Nigerian Breweries (NB) was incorporated in 1946 and opened its Lagos Brewery in 1949. The company has since established other breweries in Aba, Kaduna, Ibadan and Ameke, with the facility at Ameke regarded as the largest brewery in the country. In 2011 NB acquired Sona Systems Associates Business Management and Life Breweries from Heineken. This followed Heineken’s acquisition of controlling interests in five breweries in Nigeria from Sona Group in January 2011. In 2014 the company received approval from the Securities and Exchange Commission and the respective shareholders of NB and Consolidated Breweries to merge the operations of both firms. The merger became final on December 31, 2014. Following the successful merger, the company added three additional breweries in Ijebu-Ode in Ogun State, AwoOmamma in Imo State and Makurdi in Benue State. The merger also brought another seven brands into NB’s portfolio.
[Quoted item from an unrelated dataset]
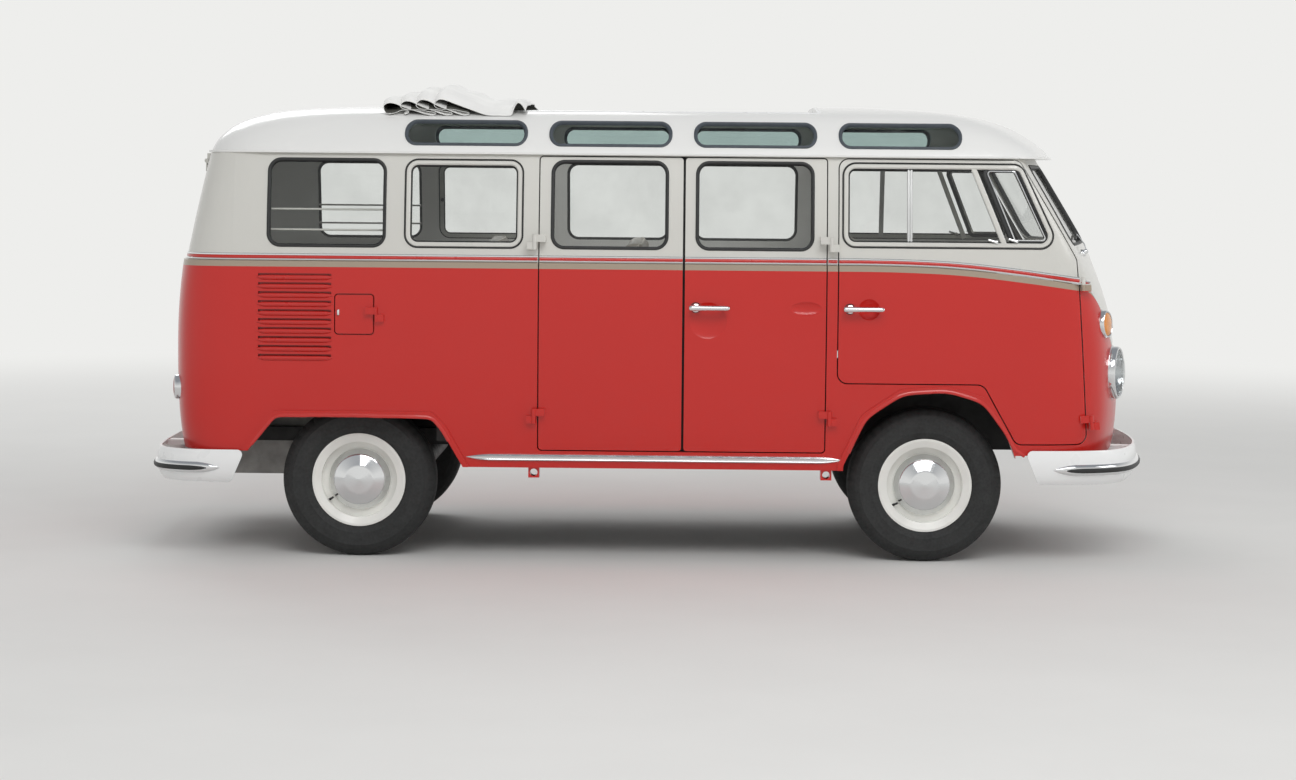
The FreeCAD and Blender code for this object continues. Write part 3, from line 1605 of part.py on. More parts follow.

Today, the company has 11 breweries, two malting plants and 26 sales depots.
Financial Performance
In the first quarter of 2016 NB’s after-tax profit grew by 4% year-on-year (y-o-y) to N10.5bn ($33.1m). Although sales grew by 11% y-o-y to N77.6bn ($245m), a 55% y-o-y rise in net interest expense and a 10% y-o-y increase in operating expenses partially offset top-line growth and reduced profits before tax (PBT) growth to 4% y-o-y. PBT growth, though in the single digits, is significant, particularly because it is the first following six consecutive quarters of y-o-y declines. Sales were down by 2% quarter-on-quarter (q-o-q), while both PBT and after-tax profits declined by 11-12% q-o-q due to a significant q-o-q gross margin contraction of 481 basis points to 48.1% and a 19% q-o-q expansion in net interest expenses. The declines are not surprising given that the fourth quarter is typically the strongest in the year due to high seasonal demand. Sales, PBT and after-tax profits all beat forecasts by between 9% and 10%. Strong top-line y-o-y growth was driven by the continued success of brands in the value-for-money category. In 2015 the strong performance of value brands such as Goldberg, Life and 33 Export was the primary driver of top-line growth. As such, sales growth was likely driven more by volume growth than price increases. The volume growth for mainstream beers such as Star Lager remains constrained as many consumers downgrade to cheaper brands. The 10% spike in operating expenditure was most likely driven by inflationary price pressures. In contrast to expectations, due to a margin squeeze related to challenges sourcing foreign exchange (FX) and the premium of the parallel market rate over the official rate, NB’s gross margin dropped by 43 basis points y-o-y to 48.1%. Given that around 60% of its inputs are imported, the full pass-through from FX are likely not yet fully reflected in these results.
Development Strategy
With a market share of around 70%, NB has maintained its dominance in the Nigerian beer market via three strategies: investing in installed capacity ahead of the curve, maintaining a wide product portfolio and a strong distribution network. Over the last three years, its capital expenditure has averaged around N31.1bn ($98.2m), or roughly 150% higher than the average capex of its closest rival, Guinness Nigeria. Much of this has been spent on the acquisition of smaller brewers; however, given macroeconomic headwinds and a slowdown in consumer demand, a reduction in capex over the next few years is likely. While the tough operating environment, including the squeeze on household wallets, resulted in the slowdown of NB’s mainstream brands, its acquisitions have given it increased exposure to the fast-growing affordable segment of the beer market. Beyond the first quarter of 2016, top-line growth is likely to hover around the mid-to-high single-digit territory.